La réputée revue Science vient de publier un article du professeur d’océanographie Bjørn Sundby sur le rôle crucial d’une forme de manganèse négligée, mais pourtant abondante, dans les milieux aquatiques dans le cadre d’une étude sur les sédiments de l’estuaire du Saint-Laurent.

Ressemblant au fer, le manganèse est un métal dit de transition gris-blanc qui s’oxyde facilement. Il en existe trois formes dans l’environnement –  manganèse (II), manganèse (III) et manganèse (IV) – et leur différence dépend de leur état d’oxydation ou du nombre d’électrons dans l’atome. À l’image du fer qui se transforme en rouille à la suite de la perte d’électrons au contact de l’oxygène, la perte ou le gain d’électrons produit une réaction d’oxydoréduction du manganèse.

L’étude réalisée par le professeur Sundby, de l’ISMER, et ses collègues océanographes George Luther, de l’École des sciences et des politiques maritimes de la Faculté des sciences de la terre, des océans et de l’environnement de l’Université du Delaware, et Alfonso Mucci, de l’Université McGill, a permis de faire la lumière sur les phénomènes chimiques qui affectent le comportement et l’abondance du manganèse dans les milieux naturels.

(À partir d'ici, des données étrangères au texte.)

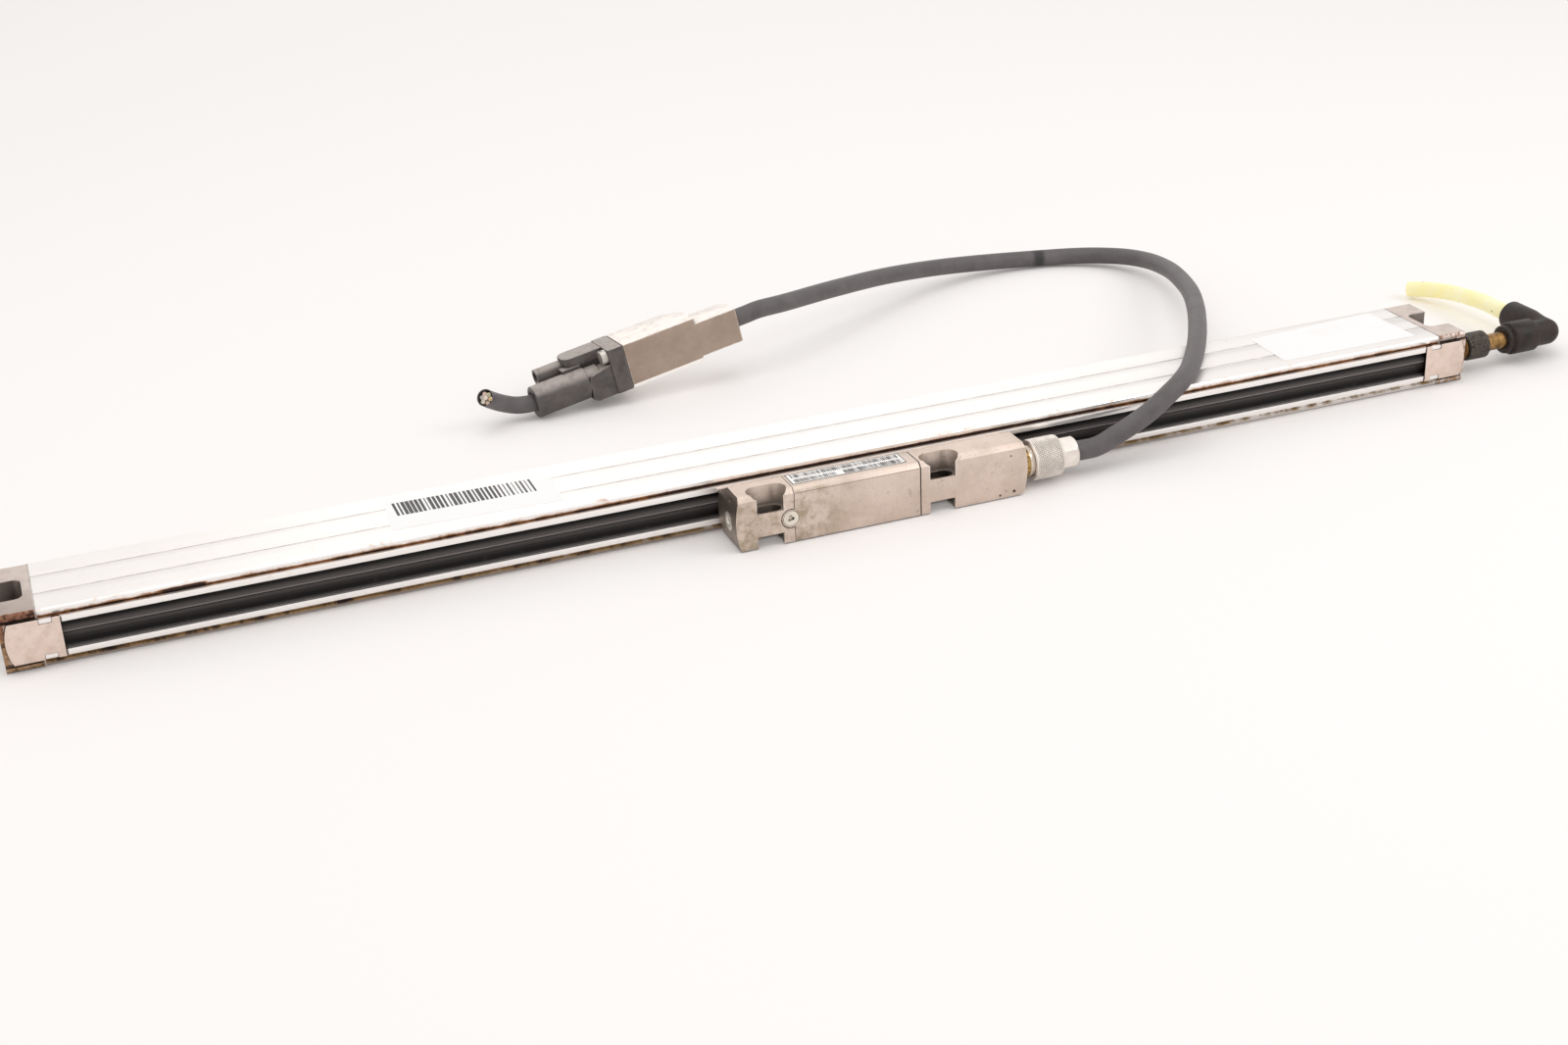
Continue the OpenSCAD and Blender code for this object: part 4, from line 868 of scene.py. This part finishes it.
def printed(name, body, start, run, count, widths, tall, seed):
    """A row of printed bars from start to the end of its run, in mm."""
    grown(name, BARS, {"Count": count, "Start": Vector(start), "Step": Vector(run) / (count - 1),
                       "Thin": widths[0], "Wide": widths[1], "Tall": tall, "Thick": 0.02,
                       "Seed": seed}, ink, "black_plastic", body)


for name, count, at, run, tall, seed in (("head_bars_upper", 52, (-11.4, -26.5), 35.4, 2.4, 9),
                                         ("head_bars_lower", 20, (-11.4, -30.0), 13.4, 2.4, 5),
                                         ("head_bars_right", 28, (5.2, -30.0), 18.8, 2.6, 3)):
    printed(name, "head", (*at, HEAD_TOP + 0.07), (run, 0, 0), count, (0.15, 0.62), tall, seed)


# ---- Round connector ----------------------------------------------------------------------------
# The lead plugs into the head's right end. A knurled nickel nut pulls the plug against a gold-plated
# ring in the head, and a short hood with six flats behind the nut leads the cable out.
RING_ROOT, RING_RIM = (66.9, 66.7), (68.6, 68.7)
gold, shader, spot = new_look("gold_plate")
dull = patches(spot, 600.0, 0.4, 0.7)
x = coordinates(spot)[0]
colour = mixed(dull, "b59663", "4d3b22")
colour = mixed(ramped(x, *RING_ROOT), colour, "1c1713")
colour = mixed(ramped(x, *RING_RIM), colour, "d9cdc1")
place(shader, Base_Color=colour, Metallic=ramped(x, *RING_RIM, 1.0, 0.85),
      Roughness=ramped(dull, 0, 1, 0.24, 0.4))
dressed("socket_ring", "socket_ring_gold", 0.12, gold, "gold_ring", "head")

nut_steel = nickel("knurled_nickel", "f6efe8", "ddd3ca", dirt="6b5a4c", rough=0.32, reach=0.5, seam=0.2,
                   brushed=(2500.0, 2500.0), speckle=0.2)
PORT_AXIS, start, end, radius = round_box("coupling_nut")
finish(turned("coupling_nut_body", [
    (start, 5.4), (start, radius - 0.2), (start + 0.15, radius - 0.08), (start + 0.3, radius - 0.08),
    (start + 0.45, radius - 0.2), (end - 0.5, radius - 0.2), (end - 0.15, radius - 0.35),
    (end, radius - 0.6), (end, 4.6), (end - 2.5, 4.6), (end - 2.5, 5.4)], PORT_AXIS),
       nut_steel, "nut_steel", "coupling_nut", "coupling_nut")
grown("coupling_nut_knurl", KNURL, {
    "Rows": 15, "Around": 50, "Radius": radius - KNURL_SINK, "Length": end - start - 1.5,
    "Size": 0.45, "Height": 0.22, "Origin": Vector((start + KNURL_FROM, *PORT_AXIS))},
      nut_steel, "nut_steel", "coupling_nut")
dressed("lead_hood", "lead_hood_six_flats", 0.15, nut_steel, "nut_steel", "head")

paint(two_toned("insert_black", "1b1b1c", "2d2c2b", 0.5, 900.0), "socket_pins")


# ---- Lead ---------------------------------------------------------------------------------------
# A screened cable in a charcoal polyurethane jacket, 6.6 mm across and about 0.45 m long. It leaves the
# connector straight, climbs over the housing, lies in one wide turn behind it and ends in the plug.
LEAD_EXIT = Vector((86.2, -27.5, 8.0)) * MM
LEAD_WAY = [(0, 0, 0), (8.3, 0, 0), (15.8, 1, 2), (22.8, 1.5, 4.6), (29.8, 2, 8), (36.3, 3.5, 11.3),
            (43.3, 7, 13.5), (51.3, 14.5, 14.1), (60.3, 26, 14.2), (69.8, 40, 14), (79.8, 56.5, 13.2),
            (89.3, 73.5, 11.6), (98.3, 91.5, 9.5), (105.8, 109.5, 7), (112.8, 129, 4), (117.3, 146.5, 1),
            (118.3, 159.5, -1), (115.8, 170.5, -2.5), (109.8, 179, -3.5), (100.8, 185.5, -4.1),
            (85.8, 191, -4.4), (61.8, 192, -2.7), (35.8, 185.5, 1), (7.8, 171.5, 6.2),
            (-20.2, 154.5, 11), (-44.2, 141.5, 13.8)]
PLUG_AT = LEAD_EXIT + Vector((-109.7, 124.1, -2.1)) * MM
PLUG_TURN = Euler([math.radians(a) for a in (-5, -9.6, 5)]).to_matrix()
SHELL_LENGTH = 44.5


def plug_point(u, v, w):
    """A point in the plug's own frame, in mm: u along it from its flange, v across, w up."""
    return PLUG_AT + PLUG_TURN @ (Vector((u, v, w)) * MM)


lead_path = eased([LEAD_EXIT + Vector(p) * MM for p in LEAD_WAY]
                  + [plug_point(SHELL_LENGTH + u, 7, 8.3) for u in (12, 6, 0)])
# The jacket is nicked at one place along its run; the cores show through it as long low swellings
NICK_RUN, NICK_HALF, NICK_SOFT = 270 * MM, 2.2 * MM, 1.2 * MM
jacket, shader, spot = new_look("lead_jacket")
route = add("ShaderNodeUVMap", tree=shader.id_data, uv_map="route")[0]
turns, run, _ = add("ShaderNodeSeparateXYZ", {0: route})
dusty, fine = patches(spot, 130.0, 0.3, 0.75), noise(spot, 5000.0, 3.0)
lay_of_cores = noise(add("ShaderNodeCombineXYZ", {0: total(product(turns, 6.0), product(run, 90.0)),
                                                  1: product(run, 8.0)})[0], 1.0, 1.0)
nick = product(zone(run, NICK_RUN - NICK_HALF, NICK_RUN + NICK_HALF, NICK_SOFT),
               ramped(fine, 0.35, 0.5))
place(shader, Base_Color=mixed(nick, mixed(dusty, "555051", "6b6566"), "1c1a1a"),
      Roughness=ramped(dusty, 0, 1, 0.46, 0.66),
      Normal=bumped(total(fine, product(lay_of_cores, 1.2)), 0.35, 0.06))
lead = hose_mesh("data_lead_cable", lead_path, 3.29 * MM, sides=36)
finish(lead, jacket, "lead_jacket", "head", "data_lead")


# ---- Plug ---------------------------------------------------------------------------------------
# The lead's plug: a nickel-plated housing screwed to a moulded black body. The body carries a round
# boot with a stub of cut cable in it, a second small boot, and two slotted jack screws.
def painted_foot_highlight(spot):
    """A painted highlight along the long lower edge of the shell, where it reflects the table."""
    up = (plug_point(0, 0, 1) - plug_point(0, 0, 0)).normalized()
    foot = min(corner.co.dot(up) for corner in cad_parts["plug_shell"].data.vertices)
    rise = add("ShaderNodeVectorMath", {0: spot, 1: up}, operation="DOT_PRODUCT")["Value"]
    return [(ramped(rise, foot + 1.1 * MM, foot + 1.3 * MM, 1.0, 0.0), "fffaf6")]


# Rubbed edges, partly real wear and partly painted highlight; pale dust with painted top light on what
# faces up; a painted highlight along the lower edge
shell_metal = nickel("plug_nickel", "ad9b8d", "9a887a", dirt="3a2c22", rough=0.36, reach=3.0,
                     brushed=(500.0, 500.0), cloud=60.0, rubbed=(0.9, 0.9), top="fdf6f0",
                     marks_and_painted_light=painted_foot_highlight)
shell = dressed("plug_shell", "plug_metal_housing", 0.45, shell_metal, "plug_nickel", "head", 3)

dusty_plastic, shader, spot = new_look("dusty_black")
dust = patches(spot, 220.0, 0.25, 0.7)
bare = largest(patches(spot, 1500.0, 0.62, 0.7, 0.7), worn(spot, 0.6))
colour = mixed(dust, "413c3b", "5f5855")
# Pale dust with painted top light on what faces up
colour = mixed(product(dust_and_top_light(spot, 500.0), 0.9), colour, "b3a8a2")
colour = mixed(product(bare, 0.35), colour, "a29a94")
# Dirt and painted shade in the crevices
colour = mixed(dirt_and_shade_in_crevices(spot, 2.0, 0.8), colour, "171413")
place(shader, Base_Color=colour, Roughness=ramped(dust, 0, 1, 0.4, 0.62),
      Normal=bumped(noise(spot, 4500.0, 3.0), 0.3, 0.05))
body = dressed("plug_body", "plug_moulded_body", 0.35, dusty_plastic, "plug_plastic", "head", 3)
boot = dressed("plug_boot", "plug_round_boot", 0.2, dusty_plastic, "plug_plastic", "head")
screws = dressed("plug_screws", "plug_jack_screws", 0.12, screw_steel, "screw_steel", "head")

STUB_WAY = [(-31, 6.1, 6.4), (-36, 6.1, 6.4), (-41.2, 6.5, 7.5), (-46.2, 5.4, 10.4), (-50.4, 2.6, 14),
            (-53.2, -0.8, 17)]
stub_path = eased([plug_point(*p) for p in STUB_WAY])
stub = hose_mesh("lead_stub_jacket", stub_path, 3.08 * MM, bore=0.9)
finish(stub, jacket, "lead_jacket", "head", "lead_stub")

# Cut ends of the stub's cores, each a short wire in its coloured insulation: six round a middle one
CORE_TONES = ("e9e4da", "8a5a3c", "cfa94b", "6f8f63", "c9a3a0", "7a86a8", "d9d5cf")
CORE_RADIUS, CORE_CIRCLE, CORE_INSIDE = 0.8 * MM, 1.85 * MM, 3 * MM
stub_end, stub_way = stub_path[-1], (stub_path[-1] - stub_path[-2]).normalized()
stub_side = stub_way.orthogonal().normalized()
offsets = [CORE_CIRCLE * (c * stub_side + s * stub_way.cross(stub_side)) for c, s in circle(6)]
random.seed(7)
for k, (code, offset) in enumerate(zip(CORE_TONES, (*offsets, Vector())), 1):
    start = stub_end + offset - stub_way * CORE_INSIDE
    tip = stub_end + offset * random.uniform(0.8, 1.1) + stub_way * random.uniform(-0.9, -0.2) * MM
    core = hose_mesh(f"stub_core_{k}", [start, (start + tip) / 2, tip], CORE_RADIUS, sides=14)
    insulation = two_toned(f"core_insulation_{k}", code, "e8d5bd", 0.45, 2500.0, 0.36, 0.6)
    finish(core, insulation, "lead_jacket", "head")


# ---- Labels on the housing ----------------------------------------------------------------------
# Two paper stickers on the housing's top: one with a plain field of bars, one blank. Neither carries
# any words or numbers.
HOUSING_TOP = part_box("scale_housing")[1].z / MM
paper, shader, spot = new_look("sticker_paper")
soiled = product(patches(spot, 90.0, 0.5, 0.85), 0.3)
place(shader, Base_Color=mixed(soiled, "fbfafa", "e8e2da"), Roughness=0.55,
      Normal=bumped(noise(spot, 2600.0, 4.0), 0.12, 0.03))
for name, corners in (("sticker_bars", ((-132.6, -9.2), (-80.0, -11.2), (-78.9, 7.0), (-130.9, 11.6))),
                      ("sticker_blank", ((176, -11.6), (229, -11.6), (227.9, 14.6), (176.8, 11)))):
    finish(sheet_label(name, corners, HOUSING_TOP, 0.08, 0.8), paper, "white_plastic", "housing")
printed("sticker_printed_bars", "housing", (-128.4, 4.8, HOUSING_TOP + 0.09), (42.6, -1.0, 0), 32,
        (0.22, 1.25), 9.6, 11)


# ---- Inside the housing and the head ------------------------------------------------------------
# The blade passes between the lips and carries the carriage, which rolls along the glass. It holds the
# lamp, lens and reticle in front of the glass and the photo cells behind it.
blade_steel = nickel("ground_steel", "c9c8c4", "a5a39e", reach=2.0, brushed=(40.0, 6000.0), speckle=0.1)
dressed("blade", "blade_sheet", 0.08, blade_steel, "blade_steel", "head")
paint(blade_steel, "coupling_spring")
carriage_metal = nickel("carriage_alloy", "9ea3a8", "7d8288", reach=2.0, brushed=(60.0, 4000.0),
                        speckle=0.1)
dressed("carriage_frame", "carriage_fork", 0.15, carriage_metal, "carriage_metal", "head")
paint(screw_steel, "roller_pins")
roller_steel = nickel("roller_steel", "e2e2e0", "c4c4c2", rough=0.2, reach=0.8, brushed=(3000.0, 3000.0))
for name in ("face_roller_left", "face_roller_right", "edge_roller_left", "edge_roller_right"):
    dressed(name, name + "_ring", 0.1, roller_steel, "roller_steel", name)

resist, shader, spot = new_look("solder_resist")
tracks = add("ShaderNodeTexBrick", {"Vector": spot, "Scale": 700.0, "Mortar Size": 0.06})["Fac"]
place(shader, Base_Color=mixed(tracks, "1f6a43", "2f8a58"), Roughness=0.35,
      Normal=bumped(tracks, 0.3, 0.05))
paint(resist, "head_board", "photo_board")
paint(two_toned("white_moulding", "e6e3da", "d2cdbf", 0.45, 500.0), "sensor_plug", "light_source")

« Le manganèse joue un rôle important dans les milieux aquatiques », explique le professeur Sundby. « En fait, il s’agit d’une substance nutritive essentielle à la plupart des organismes et qui participe à la production d’oxygène par les plantes pendant la photosynthèse. »

Les auteurs de cet article publié dans la revue Science ont prélevé des échantillons des fonds océaniques dans l’estuaire du Saint-Laurent, à l’est de Tadoussac et dans le fjord du Saguenay. Les travaux de prélèvement ont été effectués sur Le Coriolis II en 2009 et en 2010.

« L’estuaire du Saint-Laurent est particulièrement riche en oxydes de fer et en manganèse », observe Bjørn Sundby. « Nos résultats ont révélé que le manganèse (III) constitue jusqu’à 90 % du manganèse total dissous. Donc, cette forme dissoute du métal est présente dans d’autres milieux marins où les taux d’oxygène varient, et non seulement dans la colonne d’eau de la mer Noire où le professeur Luther en avait fait la découverte il y a quelques années. »

Dans le cadre de l’étude, des prélèvements ont également été effectués dans des marais salants du Delaware. « Dans tous les cas, nous avons trouvé du manganèse. Ce qui nous porte à conclure que tous les sédiments marins en contiennent », mentionne le professeur Sundby.

Fait à souligner, la recherche a permis d’identifier le chaînon manquant dans le cycle du manganèse permettant de comprendre les liens entre la biologie, la géologie et la chimie dans les milieux océaniques. Dans les modèles de manganèse connus jusqu’alors, les scientifiques avaient omis de distinguer le manganèse (II) et le manganèse (III), ayant pris pour acquis que les concentrations de manganèse total dissous provenaient du manganèse (II). Aussi, les auteurs de la recherche proposent que le modèle conceptuel du cycle d’oxydoréduction des sédiments soit révisé pour y inclure le manganèse (III) dissous.

Intitulée Abundant porewater Mn(III) is a major component of the sedimentary redox system, l’étude des scientifiques canadiens et américains a été publiée dans le numéro du 23 août 2013 de la revue Science. Mentionnons que l’auteur principal est le candidat au doctorat Andrew Madison, de l’Université du Delaware

Bien que retraité, Bjørn Sundby possède le statut de professeur à l’Institut des Sciences de la Mer de Rimouski et celui de professeur adjoint du département des Sciences de la Terre & des Planètes à l’Université McGill. Il est toujours actif en recherche et ses projets sont subventionnés par le CRSNG.